2. Thomas Hobbes (1588- 1679 M )
Thomas hobbes adala seorang ahli
piker yang lahir di Malmesbury, ia adalah anak dari seorang pendeta. Menurutnya
bahwa pengalaman interawi sebagai permulaan segala pengetahuan. Hanya sesuatu
yang dapat disentuh dengan inderalah yang merupakan kebenaran. Pengetahuan kita
tak mengatasi pengindraan dengan kata lain pengetahuan yang benar hanyalah
pengetahuan indera saja, yang lain tidak.
Ada yang menyebut Hobbes itu
menganut sensualisme, karena ia amat mengutamakan sensus (indra) dalam
pengetahuan. Tetapi dalam hubungan ini tentulah ia anggap salah satu dari
penganut empirisme, yang mengatakan bahwa persantuhan denag indera( impiri)
itulah yang menjadi pangkal dan sumber pengetahuan.
Pendapatnya adalah bahwa ilmu
filsafat adalah suatu ilmu pengetahuan yang sifatnya umum. Menurutnya filsafat
adalah suatu ilmu pengetahuan tentang akibat- akibat atau tentang gejela-
gejela yang doperoleh. Sasaran filsafat adalah fakta, yaitu untuk mencari
sebab-sebabnya. Segala yang ditentukan oleh sebab, sedangkan prosesnya sesuai
dengan hukum ilmu pasti/ ilmu alam.
3. John Locke ( 1932- 1704 M )
John locke dilahirkan di Wrington,
dekat Bristol, inggris.

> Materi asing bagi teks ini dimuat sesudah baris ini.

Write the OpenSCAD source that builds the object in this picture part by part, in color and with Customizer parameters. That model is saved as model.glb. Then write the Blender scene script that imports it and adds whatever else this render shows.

Ia adalah filosof yang banyak mempelajari agama
Kristen. Disamping sebagai seorang ahli hukum ia juga menyukai filsafat dan
teologi, mendalami ilmu kedokteran, dan penelitian kimia. Dalam mencapai
kebenaran, sampai seberapa jauh (bagimana) manusia memakai kemampuannya.

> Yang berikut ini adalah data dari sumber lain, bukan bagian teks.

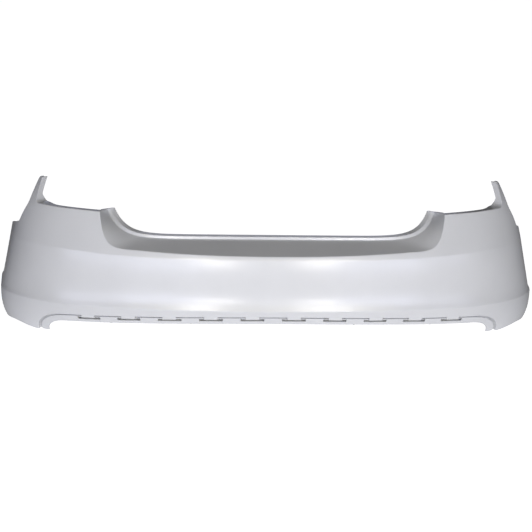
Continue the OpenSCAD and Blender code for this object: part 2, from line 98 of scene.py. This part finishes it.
RAIL_WALL, RAIL_H, RAIL_BACK = 0.0025, 0.027, 0.004
RAIL_GAP, HOOK_GAP, RAIL_GROOVE = 0.005, 0.002, 0.015
RAIL_SHELF, RAIL_LIP, RAIL_FLANGE = 0.024, 0.014, 0.018


def smooth(t):
    t = min(max(t, 0.0), 1.0)
    return t * t * (3 - 2 * t)


def mix(a, b, t):
    return a + (b - a) * t


def plan_x(y):
    """Half-width of the widest line at depth y."""
    w = 1 - max(1 - y / CORNER_DEPTH, 0.0) ** 2
    return FLANK_X * max(w, 0.0) ** (1 / PLAN_POWER) + y * TAN_FLARE


def plan_y(x):
    """Depth of the widest line at half-width x."""
    y = 0.0
    for _ in range(12):
        xs = min(max(x - y * TAN_FLARE, 0.0), FLANK_X)
        y = CORNER_DEPTH * (1 - math.sqrt(max(1 - (xs / FLANK_X) ** PLAN_POWER, 0.0)))
    return y


def plan_normal(y):
    a = max(y - 0.0005, 0.00001)
    t = Vector((plan_x(y + 0.0005) - plan_x(a), y + 0.0005 - a))
    return Vector((t.y, -t.x)).normalized()


def flank(y):
    return smooth((y - 0.060) / 0.240)


def lower_crease(y):
    return LOWER_CREASE - 0.006 * smooth(y / 0.100)


def upper_crease(y):
    return UPPER_CREASE + 0.009 * smooth(y / 0.120)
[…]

Ia hendak menyelidiki kemampuan
pengetahuan manusia sampai kemanakah ia dapat mencapai kebenaran dan
bagimanakah mencapainya itu. Dalam penelitiannya ia memakai istilah sensation
dan reflecaton. Sensation adalah suatu yang dapat berhubungan itu, reflection
adalah pengenalan intuitif yang memberikan pengetahuan kepada manusia, yang
lebih baik daripada sensation.
John lock berargumen:
1)
Dari jalan masuknya pengetahuan kita mengetahui bahwa innate itu
tidak ada, memang agak umum orang beranggapan bahwa innate itu ada. Ia itu
seperti ditempelkan pada jiwa manusia, dan jiwa membawanya ke dunia ini.

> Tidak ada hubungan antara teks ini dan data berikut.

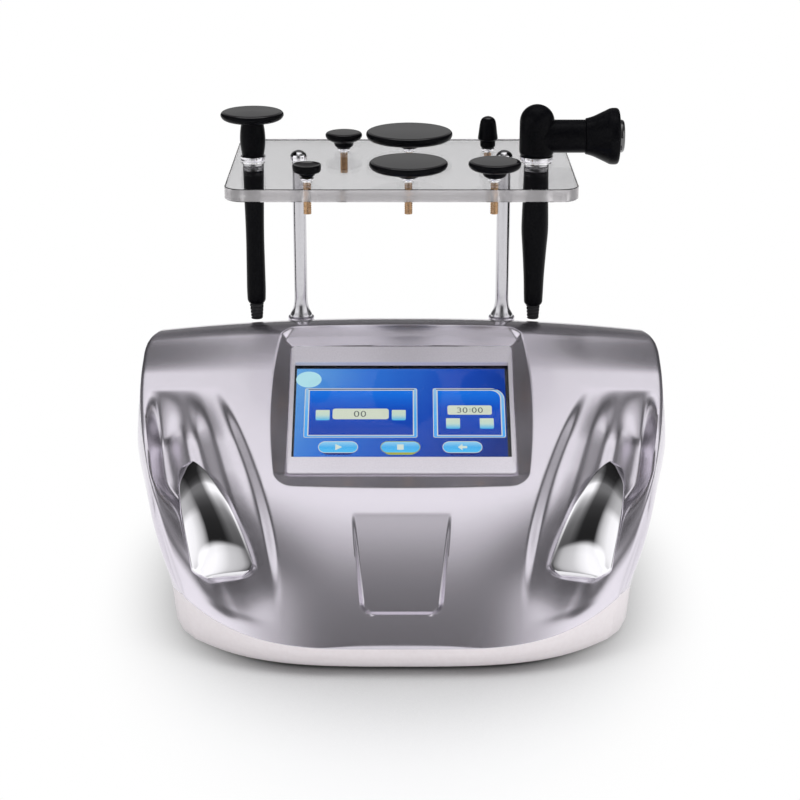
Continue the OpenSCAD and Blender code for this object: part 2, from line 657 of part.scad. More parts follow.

Sebenarnya kenyataan telah cukup menjelaskan kepada kita bagaimana pengetahuan
itu dating, yakni melalui daya-daya yang alamiah tanpa bantuan kesan-kesan
bawaan, dan kita sampai pada keyakinan tanpa suatu pengertian asli.
2)
Persetujuan umum adalah argument yang terkuat. Tidak ada sesuatu
yang dapat disetujui oleh umum tentang adanya innate idea justru dijadikan
alasan untuk mengatakan ia tidak ada.
3)
Persetujuan umum membuktikan tidak adanya innate idea.
4)
Apa innate itu sebenarnya tidaklah mungkin diakui dan sekaligus
juga tidak diakui adanya. Bukti-bukti yang mengatakan ada innate itu ada justru
saya jadikan alasan untuk mengatakan ia tidak ada.
5)
Tidak juga dicetakkan (distempelkan) pada jiwa sebab pada anak
idiot ide yang innate itu tidak ada padahal anak normal dan akan “idiot
sama-sama berpikir”.
4. David Hume ( 1711- 1776 M )
David Hume menjadi terkenal oleh
bukunya. Buku hume, treatise of human nature (1739 M). ditulisnya tatkala ia
masih muda, yaitu tatkala ia berumur dua puluh tahunan. Buku itu tidak terlalu
banyak menarik perhatian orang, karenanya hume pindah kesubyek lain, lalu ia
menjadi seorang yang terkenal sebagai sejarawan.[3]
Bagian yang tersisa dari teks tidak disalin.